# Description of the task:
From the first line of the data below, repeat each line exactly until you reach the line with "return [plate, mirrored(plate)]"; include that line too.
— Start —
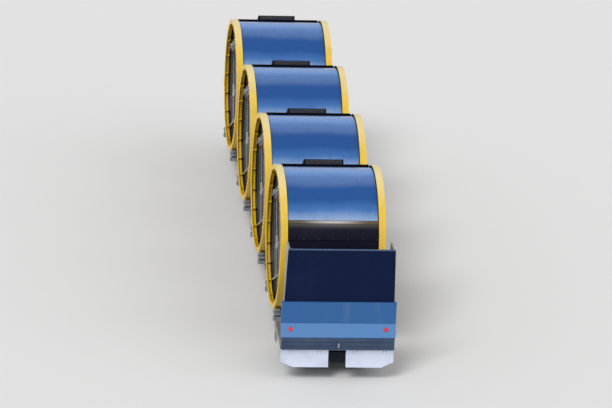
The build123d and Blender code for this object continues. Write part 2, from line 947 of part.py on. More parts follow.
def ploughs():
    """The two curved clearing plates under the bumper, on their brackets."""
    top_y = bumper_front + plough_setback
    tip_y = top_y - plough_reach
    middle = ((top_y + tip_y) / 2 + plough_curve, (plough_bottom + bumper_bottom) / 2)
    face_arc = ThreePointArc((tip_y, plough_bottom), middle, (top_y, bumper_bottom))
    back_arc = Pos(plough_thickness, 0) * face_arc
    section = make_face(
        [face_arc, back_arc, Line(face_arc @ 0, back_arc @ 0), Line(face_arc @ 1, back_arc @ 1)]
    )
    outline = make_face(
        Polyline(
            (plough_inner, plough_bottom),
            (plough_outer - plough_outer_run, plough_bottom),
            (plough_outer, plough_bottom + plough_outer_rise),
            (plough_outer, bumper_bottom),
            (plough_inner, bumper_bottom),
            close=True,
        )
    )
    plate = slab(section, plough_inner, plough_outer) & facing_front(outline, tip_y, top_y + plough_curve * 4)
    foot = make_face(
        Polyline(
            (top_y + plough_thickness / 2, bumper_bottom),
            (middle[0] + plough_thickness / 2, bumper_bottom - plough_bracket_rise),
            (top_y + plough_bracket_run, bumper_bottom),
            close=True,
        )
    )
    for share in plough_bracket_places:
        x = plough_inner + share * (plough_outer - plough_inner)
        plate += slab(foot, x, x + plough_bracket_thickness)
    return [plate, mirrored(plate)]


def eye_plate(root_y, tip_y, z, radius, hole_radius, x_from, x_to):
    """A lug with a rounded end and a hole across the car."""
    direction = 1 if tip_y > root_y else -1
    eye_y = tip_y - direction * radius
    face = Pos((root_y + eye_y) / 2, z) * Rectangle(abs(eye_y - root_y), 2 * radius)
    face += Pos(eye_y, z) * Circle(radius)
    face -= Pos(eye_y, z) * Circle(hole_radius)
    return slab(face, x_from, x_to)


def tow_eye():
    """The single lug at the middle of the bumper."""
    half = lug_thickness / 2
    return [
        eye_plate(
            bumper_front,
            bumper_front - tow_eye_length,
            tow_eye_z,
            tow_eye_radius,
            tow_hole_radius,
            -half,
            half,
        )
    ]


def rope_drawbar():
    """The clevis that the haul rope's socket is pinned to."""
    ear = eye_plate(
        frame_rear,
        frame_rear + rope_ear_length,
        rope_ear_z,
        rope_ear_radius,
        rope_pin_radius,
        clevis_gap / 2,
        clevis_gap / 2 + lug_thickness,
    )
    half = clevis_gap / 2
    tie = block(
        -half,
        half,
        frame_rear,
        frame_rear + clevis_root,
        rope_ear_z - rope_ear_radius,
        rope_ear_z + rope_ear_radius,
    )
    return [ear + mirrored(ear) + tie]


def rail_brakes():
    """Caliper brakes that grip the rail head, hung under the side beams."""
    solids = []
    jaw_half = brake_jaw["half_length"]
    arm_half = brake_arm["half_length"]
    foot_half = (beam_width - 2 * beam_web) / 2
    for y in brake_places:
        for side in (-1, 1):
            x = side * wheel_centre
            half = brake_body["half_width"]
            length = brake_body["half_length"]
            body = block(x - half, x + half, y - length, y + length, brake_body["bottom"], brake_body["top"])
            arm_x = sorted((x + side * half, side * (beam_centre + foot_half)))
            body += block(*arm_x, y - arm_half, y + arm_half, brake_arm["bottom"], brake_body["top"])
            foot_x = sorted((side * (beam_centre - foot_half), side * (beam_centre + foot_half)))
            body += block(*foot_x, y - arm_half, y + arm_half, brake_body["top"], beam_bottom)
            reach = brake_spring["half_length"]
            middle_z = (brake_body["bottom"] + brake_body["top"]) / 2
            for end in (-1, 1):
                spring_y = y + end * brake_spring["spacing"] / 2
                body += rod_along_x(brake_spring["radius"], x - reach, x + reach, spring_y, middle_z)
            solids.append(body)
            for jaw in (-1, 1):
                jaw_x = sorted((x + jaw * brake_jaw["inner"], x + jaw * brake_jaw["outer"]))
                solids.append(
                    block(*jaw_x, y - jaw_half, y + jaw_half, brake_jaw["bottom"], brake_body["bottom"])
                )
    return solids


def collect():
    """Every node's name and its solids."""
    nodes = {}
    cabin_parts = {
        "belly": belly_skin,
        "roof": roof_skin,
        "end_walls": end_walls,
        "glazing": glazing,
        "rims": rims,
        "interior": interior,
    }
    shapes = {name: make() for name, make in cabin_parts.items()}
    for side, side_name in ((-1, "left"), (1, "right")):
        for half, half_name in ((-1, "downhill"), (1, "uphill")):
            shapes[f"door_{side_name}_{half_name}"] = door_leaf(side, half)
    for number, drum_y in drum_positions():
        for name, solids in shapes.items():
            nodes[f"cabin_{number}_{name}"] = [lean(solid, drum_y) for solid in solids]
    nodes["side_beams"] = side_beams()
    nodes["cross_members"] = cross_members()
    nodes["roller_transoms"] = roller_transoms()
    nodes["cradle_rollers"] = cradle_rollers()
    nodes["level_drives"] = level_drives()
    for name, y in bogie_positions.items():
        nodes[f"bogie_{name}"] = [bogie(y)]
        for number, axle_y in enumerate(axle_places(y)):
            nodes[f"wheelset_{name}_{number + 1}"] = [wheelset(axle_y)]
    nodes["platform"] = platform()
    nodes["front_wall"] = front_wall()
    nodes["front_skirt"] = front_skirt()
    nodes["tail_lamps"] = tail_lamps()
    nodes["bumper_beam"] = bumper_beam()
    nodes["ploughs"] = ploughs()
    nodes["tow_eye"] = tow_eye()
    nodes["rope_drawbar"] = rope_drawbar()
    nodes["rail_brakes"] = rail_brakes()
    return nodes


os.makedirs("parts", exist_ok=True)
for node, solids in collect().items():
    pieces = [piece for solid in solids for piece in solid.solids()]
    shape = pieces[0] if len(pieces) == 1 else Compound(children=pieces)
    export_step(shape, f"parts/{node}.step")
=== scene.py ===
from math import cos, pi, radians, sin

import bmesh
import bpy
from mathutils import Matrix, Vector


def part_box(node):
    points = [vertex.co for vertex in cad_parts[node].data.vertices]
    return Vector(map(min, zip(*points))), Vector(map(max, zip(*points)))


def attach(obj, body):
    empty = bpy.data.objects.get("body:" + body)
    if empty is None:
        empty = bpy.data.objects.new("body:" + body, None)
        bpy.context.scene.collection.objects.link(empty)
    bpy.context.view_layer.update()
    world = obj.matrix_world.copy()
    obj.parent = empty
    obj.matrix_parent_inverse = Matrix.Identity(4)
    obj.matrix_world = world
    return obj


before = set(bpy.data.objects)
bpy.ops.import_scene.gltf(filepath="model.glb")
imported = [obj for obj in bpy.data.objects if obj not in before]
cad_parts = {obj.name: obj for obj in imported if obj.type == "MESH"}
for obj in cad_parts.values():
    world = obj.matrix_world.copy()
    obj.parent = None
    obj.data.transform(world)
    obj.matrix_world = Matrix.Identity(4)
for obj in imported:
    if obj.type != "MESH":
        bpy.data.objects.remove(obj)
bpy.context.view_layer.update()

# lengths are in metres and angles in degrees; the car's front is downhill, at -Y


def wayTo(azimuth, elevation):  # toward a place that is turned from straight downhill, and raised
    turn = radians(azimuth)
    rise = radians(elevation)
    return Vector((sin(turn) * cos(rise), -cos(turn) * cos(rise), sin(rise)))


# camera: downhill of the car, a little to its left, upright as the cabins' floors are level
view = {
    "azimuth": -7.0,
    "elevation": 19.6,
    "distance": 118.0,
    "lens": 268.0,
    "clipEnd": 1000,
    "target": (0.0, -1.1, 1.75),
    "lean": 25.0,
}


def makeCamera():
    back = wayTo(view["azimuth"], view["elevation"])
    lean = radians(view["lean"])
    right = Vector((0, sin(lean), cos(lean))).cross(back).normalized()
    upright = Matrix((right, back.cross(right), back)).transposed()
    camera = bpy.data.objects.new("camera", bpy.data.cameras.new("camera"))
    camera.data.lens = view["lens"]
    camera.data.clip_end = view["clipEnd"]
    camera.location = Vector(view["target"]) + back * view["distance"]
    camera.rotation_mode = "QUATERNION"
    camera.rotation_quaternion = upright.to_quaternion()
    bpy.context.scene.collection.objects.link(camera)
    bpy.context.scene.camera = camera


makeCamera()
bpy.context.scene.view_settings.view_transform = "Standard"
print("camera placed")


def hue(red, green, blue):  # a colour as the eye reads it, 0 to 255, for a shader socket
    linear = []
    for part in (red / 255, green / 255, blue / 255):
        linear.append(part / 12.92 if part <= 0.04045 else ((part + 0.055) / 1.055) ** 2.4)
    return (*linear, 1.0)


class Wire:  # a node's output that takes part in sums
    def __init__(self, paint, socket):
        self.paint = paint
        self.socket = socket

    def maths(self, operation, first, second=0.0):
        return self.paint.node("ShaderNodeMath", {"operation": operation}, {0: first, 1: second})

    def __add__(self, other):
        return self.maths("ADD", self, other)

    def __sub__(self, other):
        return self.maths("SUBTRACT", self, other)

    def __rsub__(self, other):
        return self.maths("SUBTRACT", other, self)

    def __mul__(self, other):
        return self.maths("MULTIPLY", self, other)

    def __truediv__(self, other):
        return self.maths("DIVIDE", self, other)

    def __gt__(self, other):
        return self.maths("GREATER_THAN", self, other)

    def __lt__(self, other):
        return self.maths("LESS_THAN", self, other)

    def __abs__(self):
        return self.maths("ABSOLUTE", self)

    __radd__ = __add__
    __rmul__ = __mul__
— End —
# Exercise output:
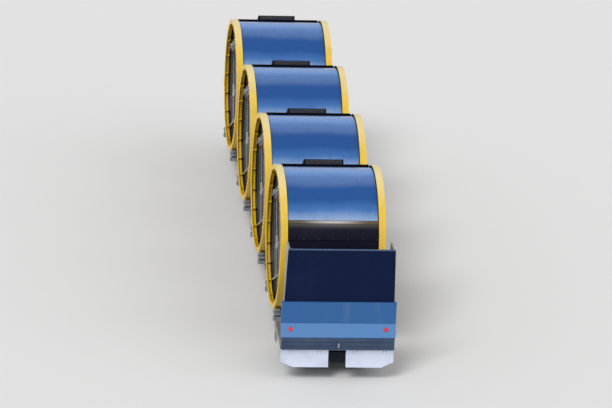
The build123d and Blender code for this object continues. Write part 2, from line 947 of part.py on. More parts follow.
def ploughs():
    """The two curved clearing plates under the bumper, on their brackets."""
    top_y = bumper_front + plough_setback
    tip_y = top_y - plough_reach
    middle = ((top_y + tip_y) / 2 + plough_curve, (plough_bottom + bumper_bottom) / 2)
    face_arc = ThreePointArc((tip_y, plough_bottom), middle, (top_y, bumper_bottom))
    back_arc = Pos(plough_thickness, 0) * face_arc
    section = make_face(
        [face_arc, back_arc, Line(face_arc @ 0, back_arc @ 0), Line(face_arc @ 1, back_arc @ 1)]
    )
    outline = make_face(
        Polyline(
            (plough_inner, plough_bottom),
            (plough_outer - plough_outer_run, plough_bottom),
            (plough_outer, plough_bottom + plough_outer_rise),
            (plough_outer, bumper_bottom),
            (plough_inner, bumper_bottom),
            close=True,
        )
    )
    plate = slab(section, plough_inner, plough_outer) & facing_front(outline, tip_y, top_y + plough_curve * 4)
    foot = make_face(
        Polyline(
            (top_y + plough_thickness / 2, bumper_bottom),
            (middle[0] + plough_thickness / 2, bumper_bottom - plough_bracket_rise),
            (top_y + plough_bracket_run, bumper_bottom),
            close=True,
        )
    )
    for share in plough_bracket_places:
        x = plough_inner + share * (plough_outer - plough_inner)
        plate += slab(foot, x, x + plough_bracket_thickness)
    return [plate, mirrored(plate)]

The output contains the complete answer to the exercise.